Pak Chuen Sheung hat in Kongo noch vielfältige Spuren und Hinterlassenschaften des Krieges entdeckt, für den Künstler aus einer von Börsen und Finanzen geprägten Metropole war das eine irritierende Erfahrung. Er zeigt kleine Plastikfigürchen, gefunden auf den Märkten in Kinshasa. Martialische Krieger und Kämpfer in grünen Tarnanzügen – Kinderspielzeug. Sein Kollege Jiang Jun spricht von einer überall spürbaren Aggressivität und Spannung.
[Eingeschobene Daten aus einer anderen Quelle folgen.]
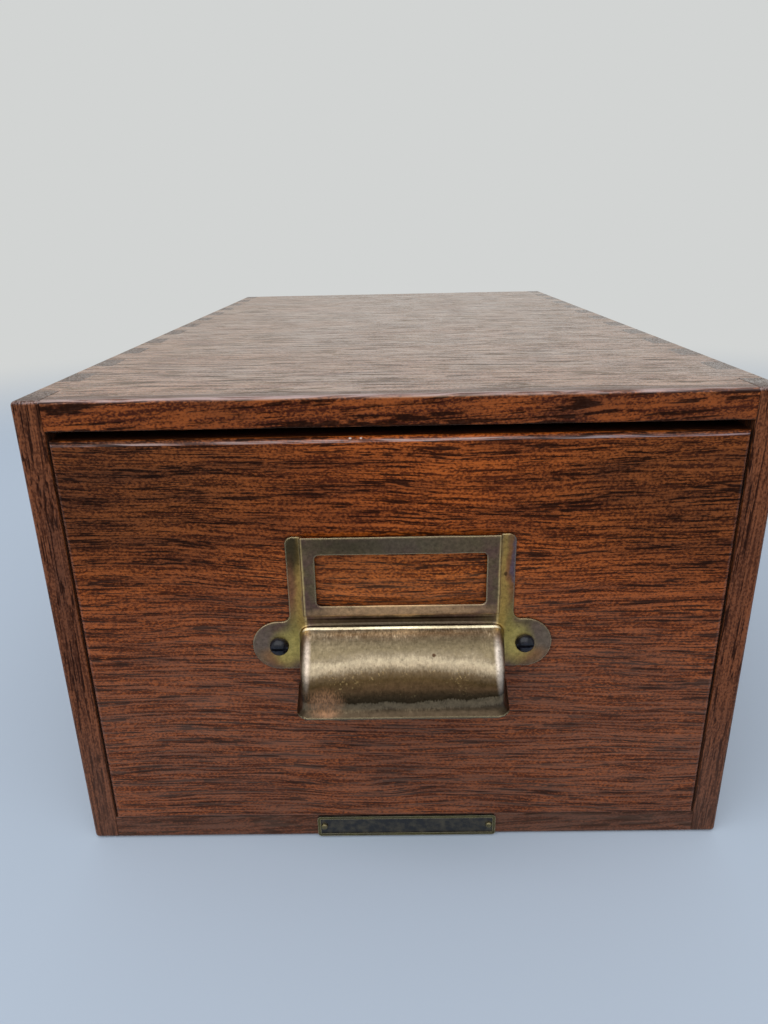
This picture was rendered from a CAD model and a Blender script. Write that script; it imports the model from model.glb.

Er hat während seiner Reise 4000 Fotos gemacht und scheint ein bisschen stolz, wenn er sagt: "Das Fotografieren ist dort illegal. Ich habs trotzdem getan. Jeder da ist wütend, wenn er fotografiert wird. Das gibt es bei uns in China nicht, dort kann man alles fotografieren. Aber in Afrika heißt es gleich: Wenn du mich fotografierst töte ich dich!"

Die Architektin Chen Shuyu hat fünf Kongolesen jeweils fünf Euro gegeben und sie entscheiden lassen, was sie dafür kaufen wollten. Danach hat sie sie mit ihren Einkäufen fotografiert: eine Mutter zum Beispiel, die ein Spielzeug für ihr Kind und einen kleinen Rucksack erstand, einen jungen Mann, der sich Flip-Flops gekauft hat – einfache Dinge des täglichen Gebrauchs, für die die Menschen vorher kein Geld haben.

Unterschiedliche Welten

Plakat 'Brave New Worlds'
Afrika in China und umgekehrtBild: IISH Amsterdam

"Wir wollen mit diesem Projekt Diskussionen der Teilnehmer über die Rolle ihrer jeweiligen Länder anregen, es ist ein Prozess, ein 'work in progress' ", sagt die Belgierin Els Silvrants, eine der Kuratorinnen. Und so sind die Gespräche letztlich entscheidender als die künstlerischen Ergebnisse. Es ist auch ein Experiment, das den Beteiligten viel Mut und Offenheit abverlangt und in dessen Verlauf gleichzeitig sichtbar wird: Trotz aller Bemühungen befindet man sich nicht auf gleicher Augenhöhe. "Brave New Worlds" – das sind sehr unterschiedliche Welten.

"Unsere Kultur wird mittlerweile von Produkten aus China dominiert", sagt Vitshois Mwilambe. "Viele Afrikaner kommen nach China, weil sie bei uns arbeiten und leben wollen", berichtet Jiang Jun. Beides ist richtig. Das Bild Chinas in Afrika wird, so erzählen die Künstler, geprägt durch die simple Massenware T-Shirt und durch riesige, komplexe Straßenbaustellen. Das Bild Afrikas in China – das seien Hochhäuser, in denen afrikanische Arbeiter ohne Kontakt zu ihren Nachbarn eng zusammen leben.

Man kann das Ganze freilich auch kritisch sehen, wie die Architektin Cheng Shuyu. "Was ich auf den Märkten von Kinshasa gefunden habe, war das billigste, schlechteste kopierte Zeug – Dinge, die wir Chinesen schon längst nicht mehr brauchen. Das ist irgendwie beängstigend. Ein Wahnsinn, all diese Billigprodukte, die Kinshasa überfluten – während wir in China uns inzwischen auf westliche Standards zu bewegen."

Els Silvrants indessen räumt ein, dass China in Afrika auch handfeste Rohstoff-Interessen verfolgt. Und dennoch ist die Kuratorin überzeugt: Für die Afrikaner repräsentiert China eine Zukunft: "Es ist eine andere Zukunft als die in Europa, wo es Wertedebatten gibt und gleichzeitig so viele Restriktionen".

Mobilität - global und schwierig

Europa bleibt bei diesem Diskurs völlig außen vor, es spielt einfach keine Rolle mehr, wird gelegentlich als arrogant und abgehoben beschrieben. "Warum wendet sich Afrika China zu?" fragt Freddy Tsimba. "Weil Europa sich abschottet! China gibt sogar Jahresvisa für uns aus. Aber nach Europa gelangt man nur schwer." Das stimmt. Drei der kongolesischen Künstler durften nicht zur Präsentation ihres Projektes nach Mülheim reisen, sie bekamen kein Visum. Allerdings - auch einer kongolesische Künstlerin wurde die Einreise verweigert: nach China. In ihrem Pass steht als Berufsbezeichnung Journalistin.